» What to work on: Pick out every line that holds the string "materials" and copy it.

» Input rows:

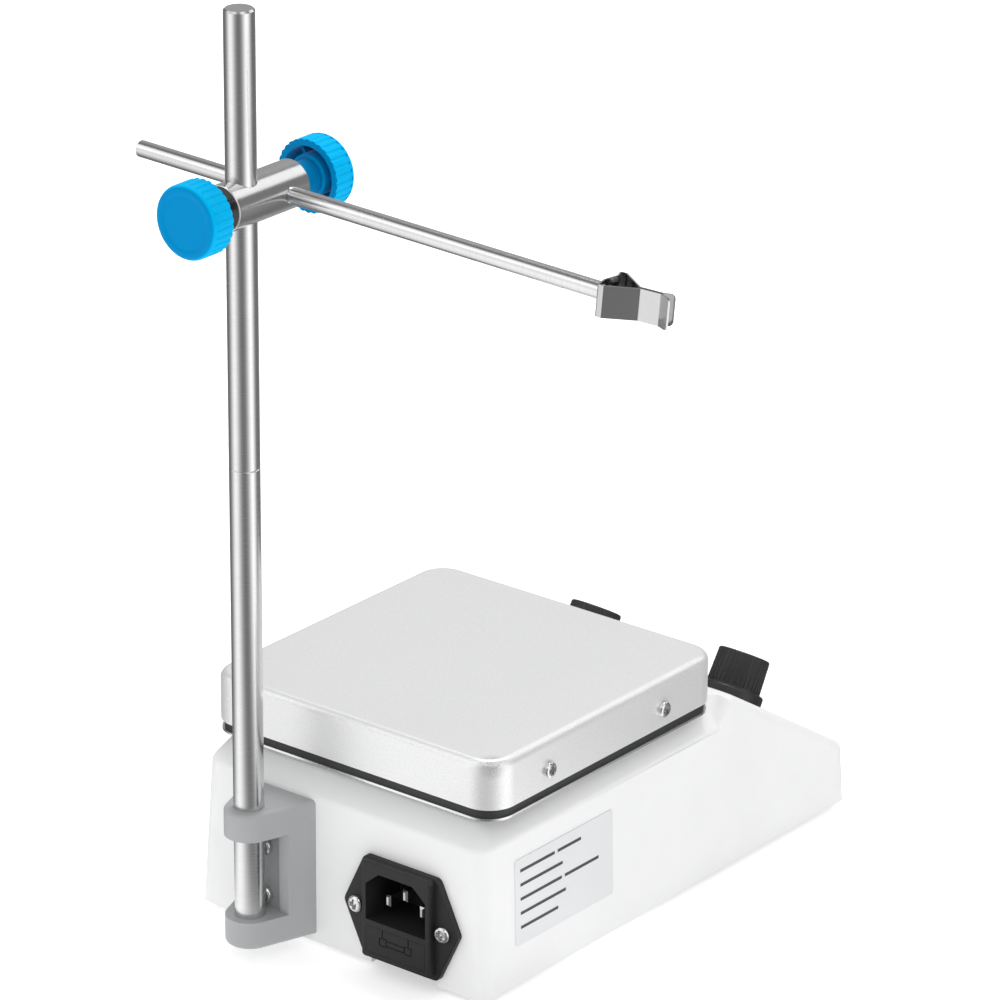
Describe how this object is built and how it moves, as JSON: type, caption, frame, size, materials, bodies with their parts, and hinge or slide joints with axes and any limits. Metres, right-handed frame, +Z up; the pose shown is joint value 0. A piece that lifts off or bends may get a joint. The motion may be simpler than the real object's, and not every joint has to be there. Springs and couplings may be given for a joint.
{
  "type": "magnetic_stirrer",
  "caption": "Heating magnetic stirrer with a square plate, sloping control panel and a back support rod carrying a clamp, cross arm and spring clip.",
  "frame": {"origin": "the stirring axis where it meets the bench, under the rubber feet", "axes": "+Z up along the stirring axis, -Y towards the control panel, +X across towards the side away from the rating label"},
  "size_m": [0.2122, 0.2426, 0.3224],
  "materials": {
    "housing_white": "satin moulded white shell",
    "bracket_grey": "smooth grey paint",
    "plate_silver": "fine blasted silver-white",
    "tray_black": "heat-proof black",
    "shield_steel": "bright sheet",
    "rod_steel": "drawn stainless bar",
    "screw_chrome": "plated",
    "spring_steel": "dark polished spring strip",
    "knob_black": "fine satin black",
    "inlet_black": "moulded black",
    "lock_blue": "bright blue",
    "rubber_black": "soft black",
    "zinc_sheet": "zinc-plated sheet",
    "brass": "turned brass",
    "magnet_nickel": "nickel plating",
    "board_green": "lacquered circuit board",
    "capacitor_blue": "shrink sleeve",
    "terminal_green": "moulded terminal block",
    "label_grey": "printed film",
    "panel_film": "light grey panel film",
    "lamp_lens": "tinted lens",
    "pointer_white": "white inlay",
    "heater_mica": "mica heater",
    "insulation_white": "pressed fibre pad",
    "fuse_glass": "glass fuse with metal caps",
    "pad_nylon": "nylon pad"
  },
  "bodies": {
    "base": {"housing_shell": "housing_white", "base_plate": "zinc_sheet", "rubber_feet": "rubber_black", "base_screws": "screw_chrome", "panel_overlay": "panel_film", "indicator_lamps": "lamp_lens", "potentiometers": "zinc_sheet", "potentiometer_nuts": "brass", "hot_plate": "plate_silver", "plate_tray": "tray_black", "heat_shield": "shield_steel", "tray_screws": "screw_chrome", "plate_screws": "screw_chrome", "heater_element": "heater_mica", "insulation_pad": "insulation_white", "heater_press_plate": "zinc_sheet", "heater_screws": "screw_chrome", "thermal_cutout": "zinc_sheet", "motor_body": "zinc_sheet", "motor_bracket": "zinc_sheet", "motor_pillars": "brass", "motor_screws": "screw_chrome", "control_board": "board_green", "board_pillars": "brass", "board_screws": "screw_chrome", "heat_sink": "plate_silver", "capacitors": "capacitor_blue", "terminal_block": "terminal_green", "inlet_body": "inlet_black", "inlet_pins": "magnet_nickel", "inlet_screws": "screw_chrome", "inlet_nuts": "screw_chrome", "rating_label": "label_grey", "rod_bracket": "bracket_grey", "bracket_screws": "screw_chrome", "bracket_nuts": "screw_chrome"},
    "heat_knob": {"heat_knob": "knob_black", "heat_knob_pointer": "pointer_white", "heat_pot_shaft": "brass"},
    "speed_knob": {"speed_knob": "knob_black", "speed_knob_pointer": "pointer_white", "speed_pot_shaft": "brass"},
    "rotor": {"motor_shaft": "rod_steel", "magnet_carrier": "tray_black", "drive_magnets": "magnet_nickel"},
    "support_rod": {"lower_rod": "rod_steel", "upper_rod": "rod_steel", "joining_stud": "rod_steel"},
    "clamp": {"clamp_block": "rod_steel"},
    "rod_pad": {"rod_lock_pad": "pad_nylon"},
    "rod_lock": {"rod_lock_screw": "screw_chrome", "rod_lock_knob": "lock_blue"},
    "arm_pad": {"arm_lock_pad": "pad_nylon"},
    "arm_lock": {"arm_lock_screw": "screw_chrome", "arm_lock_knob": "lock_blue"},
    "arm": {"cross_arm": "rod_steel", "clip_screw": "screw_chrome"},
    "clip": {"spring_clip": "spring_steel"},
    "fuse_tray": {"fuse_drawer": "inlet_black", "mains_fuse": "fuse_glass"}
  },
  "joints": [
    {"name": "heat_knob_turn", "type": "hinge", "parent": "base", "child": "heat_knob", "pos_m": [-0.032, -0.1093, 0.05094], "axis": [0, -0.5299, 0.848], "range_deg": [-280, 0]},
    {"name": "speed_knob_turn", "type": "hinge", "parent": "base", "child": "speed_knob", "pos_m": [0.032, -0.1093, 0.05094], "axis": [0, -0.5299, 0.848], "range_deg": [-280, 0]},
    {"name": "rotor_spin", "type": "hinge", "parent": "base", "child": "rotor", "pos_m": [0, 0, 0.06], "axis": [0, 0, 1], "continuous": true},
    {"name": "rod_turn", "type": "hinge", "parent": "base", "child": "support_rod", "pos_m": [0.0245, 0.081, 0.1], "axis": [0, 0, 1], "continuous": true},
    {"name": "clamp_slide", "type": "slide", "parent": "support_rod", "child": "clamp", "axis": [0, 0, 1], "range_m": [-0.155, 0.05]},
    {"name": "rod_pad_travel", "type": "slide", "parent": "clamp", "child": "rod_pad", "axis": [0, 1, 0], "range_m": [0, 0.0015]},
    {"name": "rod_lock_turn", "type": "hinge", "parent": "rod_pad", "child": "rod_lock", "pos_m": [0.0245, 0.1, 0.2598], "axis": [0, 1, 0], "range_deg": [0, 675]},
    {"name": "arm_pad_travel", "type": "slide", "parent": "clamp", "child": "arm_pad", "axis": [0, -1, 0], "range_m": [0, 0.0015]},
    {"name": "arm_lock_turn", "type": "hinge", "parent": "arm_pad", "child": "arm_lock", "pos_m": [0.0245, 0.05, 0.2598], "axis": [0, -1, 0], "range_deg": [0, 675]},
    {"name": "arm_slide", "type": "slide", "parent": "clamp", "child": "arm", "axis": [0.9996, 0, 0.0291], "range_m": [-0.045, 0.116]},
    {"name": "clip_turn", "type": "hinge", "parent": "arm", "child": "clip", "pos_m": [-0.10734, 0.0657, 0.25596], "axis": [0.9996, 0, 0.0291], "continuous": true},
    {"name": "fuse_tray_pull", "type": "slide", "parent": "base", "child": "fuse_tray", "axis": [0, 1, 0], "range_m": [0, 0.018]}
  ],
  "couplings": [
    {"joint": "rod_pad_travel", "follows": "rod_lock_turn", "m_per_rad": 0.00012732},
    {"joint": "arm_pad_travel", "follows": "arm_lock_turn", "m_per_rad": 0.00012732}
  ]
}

---

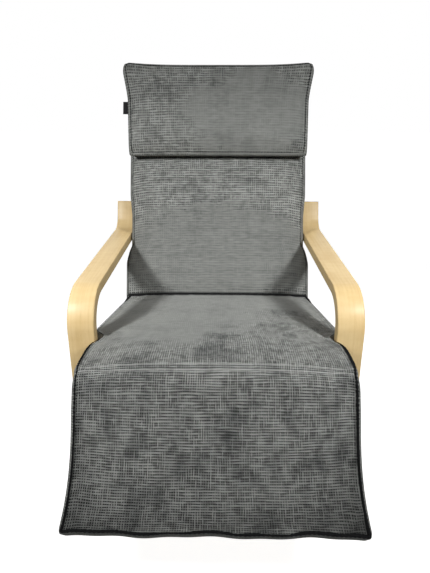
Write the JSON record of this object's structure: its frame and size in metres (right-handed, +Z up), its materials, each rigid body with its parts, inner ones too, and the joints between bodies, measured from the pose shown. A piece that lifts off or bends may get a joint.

==

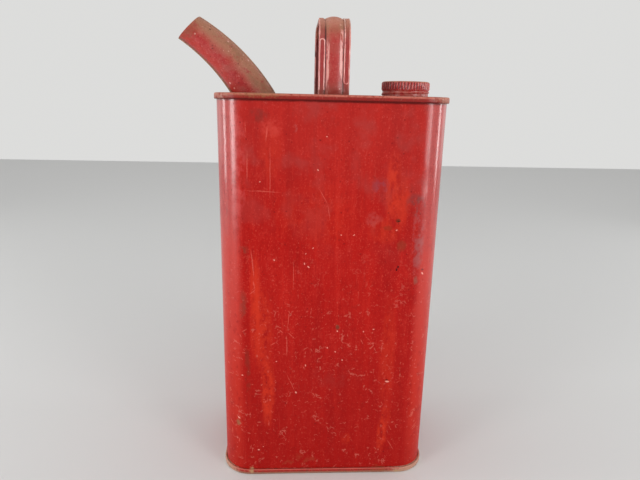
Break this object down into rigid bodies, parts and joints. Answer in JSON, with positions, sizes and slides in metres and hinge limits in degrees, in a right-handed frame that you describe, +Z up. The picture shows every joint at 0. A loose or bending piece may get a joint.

» Correct answer:
Describe how this object is built and how it moves, as JSON: type, caption, frame, size, materials, bodies with their parts, and hinge or slide joints with axes and any limits. Metres, right-handed frame, +Z up; the pose shown is joint value 0. A piece that lifts off or bends may get a joint. The motion may be simpler than the real object's, and not every joint has to be there. Springs and couplings may be given for a joint.
  "materials": {
Write the JSON record of this object's structure: its frame and size in metres (right-handed, +Z up), its materials, each rigid body with its parts, inner ones too, and the joints between bodies, measured from the pose shown. A piece that lifts off or bends may get a joint.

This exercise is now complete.